At home, BYD is preparing for its annual general meeting in Shenzhen on 9 June. Shareholders will vote on the annual accounts, a dividend of 0.358 renminbi per share (totalling roughly 3.3 billion renminbi), and a guarantee framework of up to 150 billion renminbi for subsidiaries — a clear signal that expansionary financing remains the order of the day. The ex-dividend date is 11 June, with payment expected by end of July.

Vice-President Li Ke recently confirmed a secret project named Yao-Shun-Yu, a humanoid robotics programme that began in BYD’s internal development arm in 2022. Initially focused on industrial automation — the company already uses such robots in its own factories — the programme may eventually open up to external partners through a platform model. BYD is even considering using its dealership network for robot sales. That ambition sits inside a broader 100-billion-yuan investment commitment to artificial intelligence and vehicle intelligence.

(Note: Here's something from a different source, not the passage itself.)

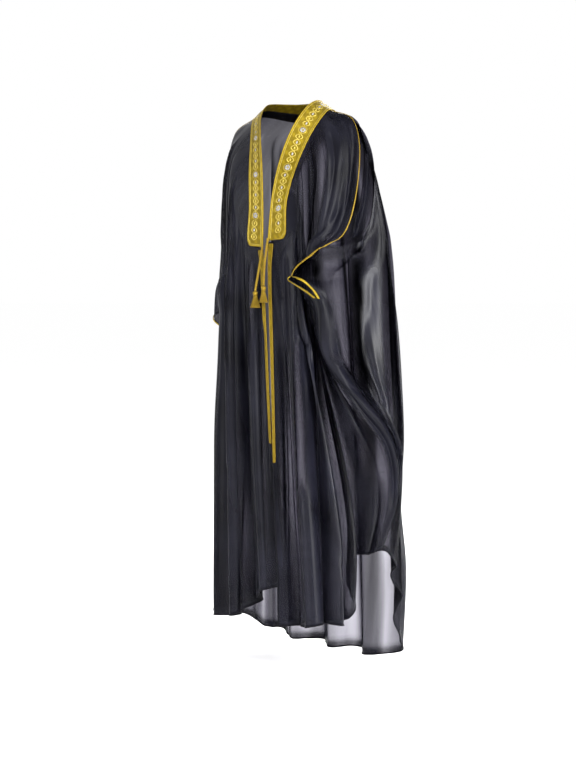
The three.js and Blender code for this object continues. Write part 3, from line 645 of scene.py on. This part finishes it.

The stock market remains unconvinced. BYD’s H-shares closed at 10.07 euro on Thursday, just 5.9% above the 52-week low of 9.51 euro. The A-share listing in the primary article was trading at 9.93 euro — down 1.4% on Friday — with a relative strength index of 39, flirting with oversold territory. From the 52-week high of 46.39 euro, the stock has lost nearly 79% of its value. The AGM will probably offer management a chance to address the persistent scepticism over domestic pricing and margin pressure, even as export growth and bold liability guarantees provide reasons for optimism.